Entonces la urgencia sería de crear y mantener espacios de intercambio entre ciudadanos y los que tienen una autoridad local (alcaldes) o más amplia («Defensoría del Pueblo» y personalidades de la Salud; de la Educación; de la Cultura; Premios Nobel; Iglesias). Muchos fueron sorprendidos de hallar un sacerdote en la calle, cerca de ellos, venido de Europa y que tenía su tiempo para escucharlos a ellos (y consolarlos también cuando unos padres lloraban a su hijo muerto en la tortura). Se trata de pensar y actuar mediante una mediación social – o interacción – que parece como el corazón de la referencia urgente al derecho humanitario.
La referencia a los derechos humanos se reventó con la represión. Nadie cree ya en esa protección fundamental de la dignidad del otro, aunque los jóvenes expresan claramente su deseo de vivir, de vivir juntos y de realizar un proyecto de vida, personal y comunitaria. La dignidad se recibe para darla en la mirada al otro.
El papel de los jóvenes es central en la protesta social. Su deseo es claro: preparar y construir el futuro: formación, empleo, casa digna, vida digna, libertad de expresión, vida afectiva respetada, cultura.
Hay que decir claramente: el asesinato de jóvenes – con tortura, que busca reducir al silencio al que no se quiere escuchar – es una forma de «crimen contra la humanidad». Los jóvenes son el futuro de Colombia, como en todos los países. Pero son también el futuro de la humanidad. Entonces matar a jóvenes, a sus hijos, es matar también el futuro de la humanidad. La palabra puede parecer dura pero ella describe realmente lo que se vive en Colombia, hoy.

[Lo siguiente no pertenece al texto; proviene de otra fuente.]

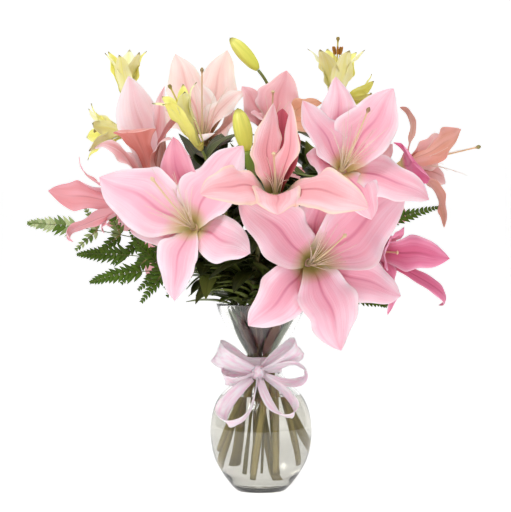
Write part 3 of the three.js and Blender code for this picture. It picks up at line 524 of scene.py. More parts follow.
# Kinds of node and their settings. Sums are kept between 0 and 1.
MATH = "ShaderNodeMath"
MIX = "ShaderNodeMix"
RAMP = "ShaderNodeValToRGB"
BUMP = "ShaderNodeBump"
SIZE = {"operation": "ABSOLUTE", "use_clamp": True}
TIMES = {"operation": "MULTIPLY", "use_clamp": True}
TIMES_PLUS = {"operation": "MULTIPLY_ADD", "use_clamp": True}
MINUS = {"operation": "SUBTRACT", "use_clamp": True}
BELOW = {"operation": "LESS_THAN", "use_clamp": True}
COLOURS = {"data_type": "RGBA"}

# Pink blooms: light, deep, back, throat, midrib and edge colour of the petals.
PINK_TINTS = {
    "a": ["#ffdbe6", "#ee8ca8", "#f1b4bf", "#a39b42", "#c95a7e", "#ffe6ea"],
    "b": ["#fedae3", "#f093ac", "#f2b6c4", "#d3bf72", "#cc5f86", "#feeaef"],
    "c": ["#fdd6da", "#ef99a2", "#f3cabd", "#7f8436", "#bd5560", "#f6dcb0"],
    "d": ["#fee2eb", "#f2a0b8", "#efc0b0", "#cfc277", "#d86f8f", "#fff0f5"],
    "e": ["#f6c2cf", "#da7c84", "#eba0a6", "#c9b86a", "#a0474d", "#fce2e6"],
    "f": ["#f9dde1", "#dc7474", "#ea8d78", "#a9773e", "#c9563c", "#fae3e0"],
    "g": ["#fff0ea", "#f6c3bd", "#f0bfaa", "#a89a4a", "#d78882", "#fff0e8"],
    "i": ["#f7c6ca", "#e89aa5", "#dfa083", "#a89a4a", "#cf7a7a", "#fce0e0"],
    "j": ["#f6c6c6", "#e1958f", "#dd9f88", "#a88a4a", "#9c5238", "#f9dfd6"],
    "k": ["#f29cbd", "#d4517f", "#dc7397", "#a8744a", "#a62a58", "#f8cddc"],
    "m": ["#fad0d9", "#ee95ac", "#f0b2b8", "#cfc46c", "#d56d8c", "#fee4ea"],
    "n": ["#fad0d9", "#ee95ac", "#f0b2b8", "#cfc46c", "#d56d8c", "#fee4ea"],
}

# Petals of their own tint, by their place in the bloom: deeper pink on the top petal of d, as
# painted shade; dark maroon inside the closed trumpet of c, painted shade; hot pink where j folds
# back; brown where i shows its underside; on f, the salmon back of the front petal and the maroon
# right petal, the colour of their backs darkened as painted shade, and a paler top petal.
PETAL_TINTS = {
    # The top petal of d: deeper pink, painted shade.
    "d": {1: ["#f7aebf", "#e27f9b", "#efb2b6", "#cfc277", "#c9587c", "#fbcbd6"]},
    # The inner petal of c: dark maroon, painted shade inside the closed trumpet.
    "c": {1: ["#c05566", "#8e2236", "#e9a9a4", "#6f3a2c", "#6f1626", "#d98a90"]},
    "f": {
        # Front petal of f: its salmon back darkened as painted shade.
        0: ["#eeaaa2", "#cc6a62", "#d67c70", "#a9773e", "#a8483c", "#f6c8c2"],
        2: ["#fbe6e9", "#f2c2ca", "#f3ccc8", "#b0a050", "#d79a9a", "#fdeff1"],
        # Right petal of f: dark maroon, painted shade.
        4: ["#d88a86", "#8f3138", "#c9705f", "#a9773e", "#7a2630", "#e3a79c"],
    },
    "i": {
        1: ["#e3a98c", "#cf8a66", "#d59a6c", "#a89a4a", "#b0704a", "#eec3a4"],
        2: ["#e3a98c", "#cf8a66", "#d59a6c", "#a89a4a", "#b0704a", "#eec3a4"],
    },
    "j": {5: ["#f08cb4", "#c9406f", "#e56f9c", "#8a4048", "#9c2450", "#f7b6cd"]},
}

# ---------------------------------------------------------------- stage

# Table and backdrop in one sweep, in metres: front edge, level length, radius of the bend,
# height above it and half width. It stands far enough back to look at the bouquet from behind,
# and a hair below the vase's foot.
SWEEP = (-5.0, 10.0, 1.5, 4.0, 8.0)
SWEEP_DROP = 0.0005

# Lights: name, place in metres, size in metres, power in watts. They look at this height.
STAGE_LIGHTS = [
    ("key", (-0.6, -1.4, 1.7), 0.8, 21),
    ("fill", (1.4, -1.3, 0.8), 1.4, 4),
    ("top", (0.0, 0.3, 1.9), 1.4, 10),
]
LIT_HEIGHT = 0.28
WHITE = (1, 1, 1, 1)
WORLD_STRENGTH = 0.32
PAPER_GLOW = 0.5
SENSOR_WIDTH = 36
CLIP_END = 20


# ---------------------------------------------------------------- curves and lofts


def smooth(x):
    """Rises from 0 to 1 as x does, level at both ends: 3x^2 - 2x^3."""
    x = np.clip(x, 0, 1)
    return x * x * (3 - 2 * x)


def rising(u, start, length):
    """Rises smoothly from 0 to 1 over a length after its start."""
    return smooth((u - start) / length)


def wave(u, count, phase=0.0):
    """A sine that swings count times from 0 to 1, shifted by its phase."""
    return np.sin(2 * math.pi * count * u + phase)


def bump(x, middle, half):
    """A round bump, 1 high at its middle: exp(-((x - middle) / half)^2)."""
    return np.exp(-(((x - middle) / half) ** 2))


def unit(vectors):
    """The same vectors, one long."""
    vectors = np.asarray(vectors, float)
    return vectors / np.linalg.norm(vectors, axis=-1, keepdims=True)


def heading(az, el):
    """Unit vector that looks az degrees from -Y towards +X and el degrees up."""
    az, el = math.radians(az), math.radians(el)
    return np.array([math.sin(az) * math.cos(el), -math.cos(az) * math.cos(el), math.sin(el)])


def bearing_vector(bearing, rise=0.0):
    """Unit vector at bearing degrees from +X towards +Y and rise degrees up."""
    bearing, rise = math.radians(bearing), math.radians(rise)
    return np.array([
        math.cos(bearing) * math.cos(rise),
        math.sin(bearing) * math.cos(rise),
        math.sin(rise),
    ])


def cubic(ends, t):
    """Points of the cubic Bezier curve with those four ends at the shares t."""
    t = np.asarray(t, float)[..., None]
    w = 1 - t
    p = np.asarray(ends, float)
    return w**3 * p[0] + 3 * w * w * t * p[1] + 3 * w * t * t * p[2] + t**3 * p[3]


def cubic_pace(ends, t):
    """Rate of change of the same curve."""
    t = np.asarray(t, float)[..., None]
    w = 1 - t
    p = np.asarray(ends, float)
    return 3 * w * w * (p[1] - p[0]) + 6 * w * t * (p[2] - p[1]) + 3 * t * t * (p[3] - p[2])


def round_profile(points, steps):
    """Catmull-Rom curve through points, each stretch cut into steps."""
    p = np.asarray(points, float)
    before = np.vstack([2 * p[0] - p[1], p, 2 * p[-1] - p[-2]])
    a, b, c, d = before[:-3], before[1:-2], before[2:-1], before[3:]
    t = (np.arange(steps) / steps)[None, :, None]
    a, b, c, d = (q[:, None, :] for q in (a, b, c, d))
    curve = b + 0.5 * t * (c - a + t * (2 * a - 5 * b + 4 * c - d + t * (3 * (b - c) + d - a)))
    return np.vstack([curve.reshape(-1, 2), p[-1:]])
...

La conciliación «imposible» (por el momento presente), justificada, por un lado, por la impunidad, y, por otro lado, con una interpretación «sacrificial», más o menos inconsciente, de la «primera línea» (los que conducen la protesta y viven el riesgo de ser heridos o asesinados) hace pensar que el movimiento va a continuar en los meses que vienen. Cada día se anuncian nuevas muertes violentas de jóvenes. Eso amplifica la desesperanza de un pueblo que tiene tanta sed de paz. Las elecciones (en 2022) parecen para los actores del movimiento social, como el último momento de un mundo que se muere, sin proyecto ni dignidad: un mundo que va a desaparecer. En eso se expresa también “la ruptura” entre los mundos.
¿Es todavía viable una consideración pacífica del otro? ¿Cómo pensar un puente entre los mundos y las generaciones? Podríamos pensar en personalidades morales que hacen mucha falta. Existen personas que tienen una gran consciencia, pero ¿cómo pueden continuar sin apoyo? Aparece aquí el papel determinante de la comunidad internacional… actualmente silenciosa.
Sin embargo, en Colombia, en América Latina y en el mundo actual, todos pueden ganar, ofreciendo cuidado – y curación – a los y las que están en la calle. Ellos y ellas llevan en efecto iniciativas que faltan en el desarrollo integral del país. Aprender, desarrollar sus talentos, trabajar, hablar con libertad y crear.
Como dice una inscripción sobre una pared de un barrio, en la región de Bogotá : «Crear es creer; creer es crecer».
Eso expresa el espíritu y el fondo del movimiento popular. No se trata solamente de rechazar un impuesto suplementario (particularmente injusto en un contexto de crisis sanitaria), sino de una petición de respeto a las personas: mujeres, jóvenes, pobres, migrantes, personas homosexuales, personas enfermas o frágiles, líderes sociales, tan maltratados desde años y detenidos como presos políticos. Las peticiones dicen que no se puede vivir en un sistema mafioso en el cual el narcotráfico conduce la economía y la vida pública.
(NB: El narcotráfico permanece en la sombra del país: sabemos que eso solo permite que se continúe un sistema de corrupción, en el que el derecho ha perdido su autoridad y trascendencia.)
¿Cómo se puede salir de la repetición que cierra la puerta a todas las iniciativas de paz?
Necesita Colombia un proceso que tiene tres referencias determinantes:
- La necesidad de «un Pacto por la vida»: afirmar de nuevo el valor de cada vida, con una consideración a los niños, adolescentes y los que sufren de la injusticia social.
- La necesidad de afirmar de nuevo la autoridad del derecho público y de los derechos humanos que no permita que un movimiento social – con personas que tienen sus manos vacías y que no tienen armas – sea ahogado en sangre.
- La necesidad de una mediación social que es la única posibilidad de salvar el «pacto social», con una práctica, en todos los lugares: escuelas, empresas, barrios y campo, iglesias y casas comunes, de la palabra compartida, del debate y de una responsabilidad común para «el bien común».
La Iglesia puede ser un actor de la Palabra compartida, del diálogo, de la promesa mutua y del perdón. Viviendo con y para el pueblo, en memoria de Jesús, hombre libre e «hijo bien amado del Padre».
Me dijo Jonatan – estudiante que ha perdido un ojo, cuando una granada fue lanzada contra él – «No puedo volver a ver claramente y eso es duro, pero tengo la vida y quiero continuar el movimiento para una vida mejor».
Y hemos llorado juntos silenciosamente.
Cada noche, yo rezo con Jonatan, con los padres que lloran a sus hijos y con todos y todas".